Localization of mixed near-field and far-field multi-band sources based on sparse representation

Abstract

In this paper, a novel source localization algorithm using a uniform linear array is proposed for scenarios where both the near-field (NF) and far-field multi-band sources may exist simultaneously. The proposed method is performed in two stages. In the first stage, we firstly exploit some spatial correlations of each frequency output component to construct a virtual array output and represent the virtual array output on a corresponding overcomplete basis or dictionary which is only related to the direction-of-arrivals (DOAs) of sources. And then we can establish a multiple-dictionary sparse representation model. Finally, we estimate DOAs of the incident sources by solving the weighted $$\ell _1$$-norm minimization problem. In the second stage, every frequency output component is firstly represented on a corresponding mixed overcomplete basis with the estimated DOAs, and then a multiple-dictionary sparse representation model is created.
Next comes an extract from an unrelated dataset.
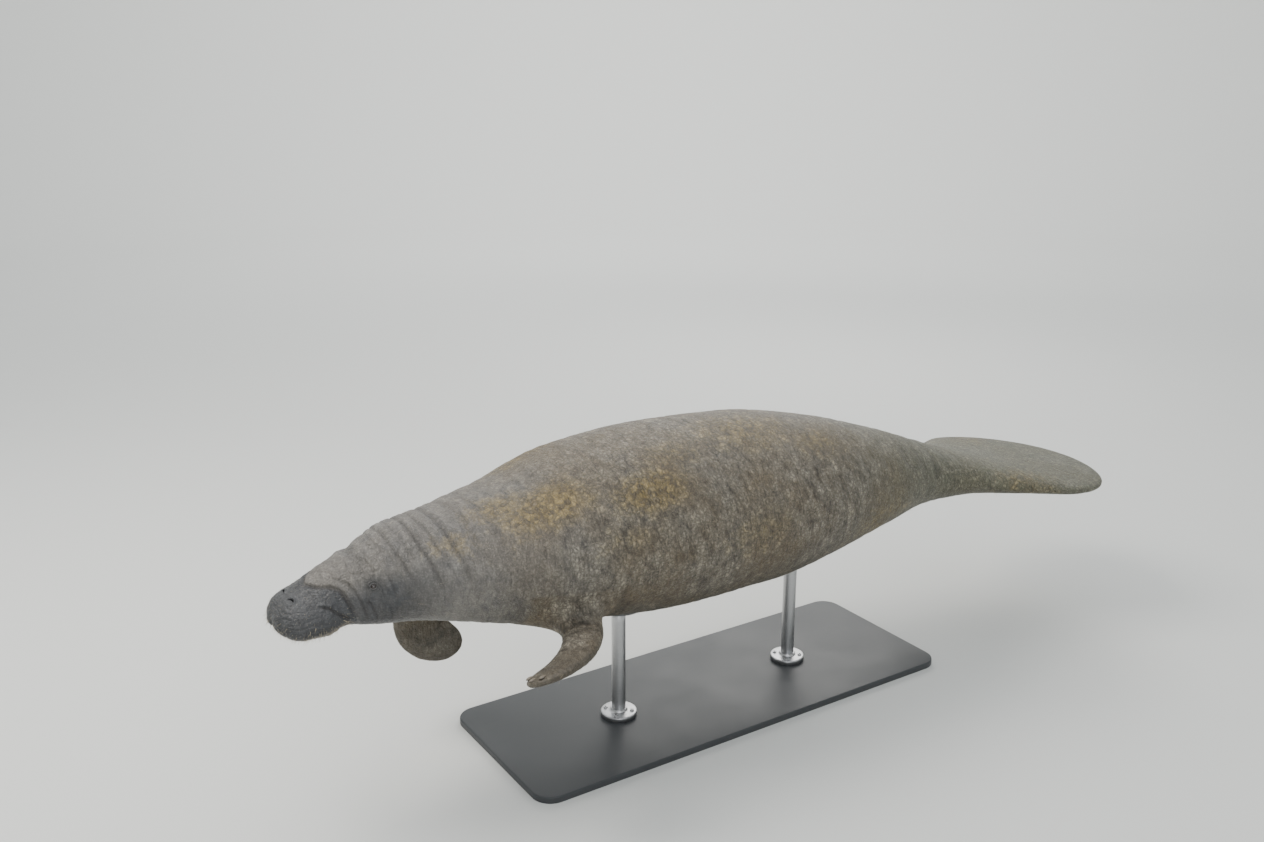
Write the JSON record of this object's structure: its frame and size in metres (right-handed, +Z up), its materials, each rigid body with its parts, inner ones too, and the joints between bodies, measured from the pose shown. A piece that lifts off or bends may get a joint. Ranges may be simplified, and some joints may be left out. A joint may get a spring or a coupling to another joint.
{
  "type": "life-size manatee display model on a stand",
  "caption": "Life-size adult manatee swimming level, one flipper reaching forward and one hanging down, held by two rods on a flat base.",
  "frame": {"origin": "on the floor, at the middle of the underside of the stand's base plate", "axes": "+Z up, the animal faces -Y with its tail towards +Y, and its left side is +X"},
  "size_m": [0.8015, 2.9843, 0.9207],
  "materials": {
    "hide": "thick wrinkled grey-brown hide with olive algae patches on the back",
    "eye": "wet, near-black brown eye",
    "horn": "pale dull horn of the nails and bristles",
    "stand_paint": "charcoal powder coat, satin",
    "stand_steel": "brushed stainless steel"
  },
  "bodies": {
    "root": {"muzzle": "hide", "lower_jaw": "hide", "head": "hide", "neck": "hide", "chest": "hide", "belly": "hide", "loin": "hide", "tail_stock": "hide", "tail_paddle": "hide", "flipper_left": "hide", "flipper_right": "hide", "eye_left": "eye", "eye_right": "eye", "nail_left_1": "horn", "nail_left_2": "horn", "nail_left_3": "horn", "nail_right_1": "horn", "nail_right_2": "horn", "nail_right_3": "horn", "stand_base": "stand_paint", "stand_foot_front": "stand_steel", "stand_rod_front": "stand_steel", "stand_saddle_front": "stand_steel", "stand_foot_rear": "stand_steel", "stand_rod_rear": "stand_steel", "stand_saddle_rear": "stand_steel"}
  },
  "joints": []
}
At last, the ranges of the NF sources are estimated using the weighted $$\ell _1$$-norm minimization, and the types of sources are also distinguished. The proposed algorithm avoids parameter pair-matching and two-dimensional search, and does not require a prior knowledge of source number. Simulation results indicate that the proposed algorithm can provide an improved localization accuracy and locate more sources than the existing techniques for the case of multi-band sources.